Currently, Dent serves as a Sunday school teacher and facilitator for the Ladies Connection women’s ministry at Connection Church in Hinesville.
Dent’s newest project is the Unique Puzzle Pack, a group that offers support to parents of autistic children as well as people, teachers and professionals who are involved in the care of autistic children, she said.

Dent said her own life experiences motivated to start an autism-support group.

“I’d been involved with several children with autism and their parents at church, and just in my life in general,” she explained. “I had housed a young boy and his mother for a year in my home. He has Asperger’s, and I had a grandchild who was born with autism.”

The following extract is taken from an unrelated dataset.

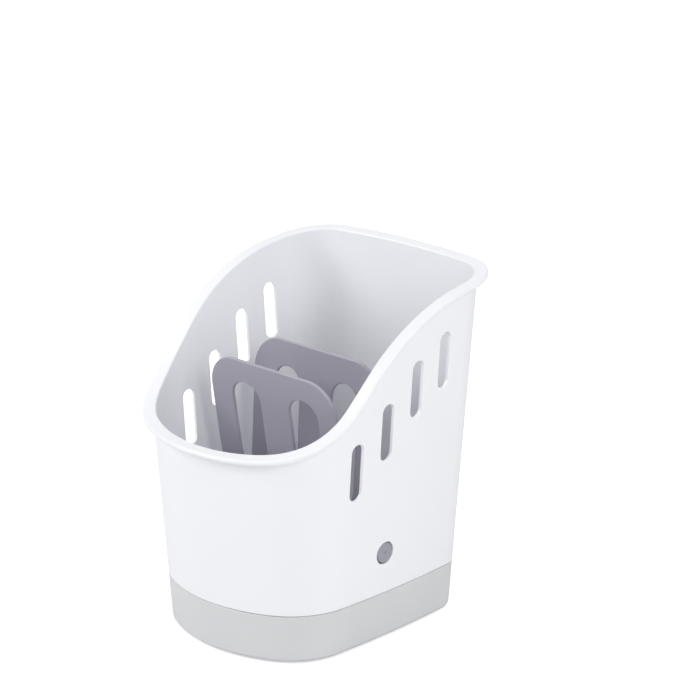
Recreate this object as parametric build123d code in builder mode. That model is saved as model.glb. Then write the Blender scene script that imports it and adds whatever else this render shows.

Dent said she approached the Liberty County Board of Education last September about starting the group. She said that once LCSS Chief Academic Officer Mary Alexander approved her proposal, Dent started working with the board and eventually presented the idea to a group of parents. She said the group officially started in January, and they haven’t looked back since.

Dent said the group’s name is based on the symbol for autism. The Unique Puzzle Pack meets on the second Tuesday of every month at Connection Church in Hinesville.

Dent will receive her award at the Kirk Healing Center’s annual honors dinner, scheduled for Oct. 2 at Club Stewart.

“A long-time supporter of KHC, Gale exemplifies all that we stand for — the joy of community service, the satisfaction of helping others to grow and the reward of having faith in God,” said Dr. Alicia Kirk, founder and CEO of the Kirk Healing Center.

“It’s an honor,” Dent said. “I hope that I can be able to stand up to the honor and to be a blessing to people.”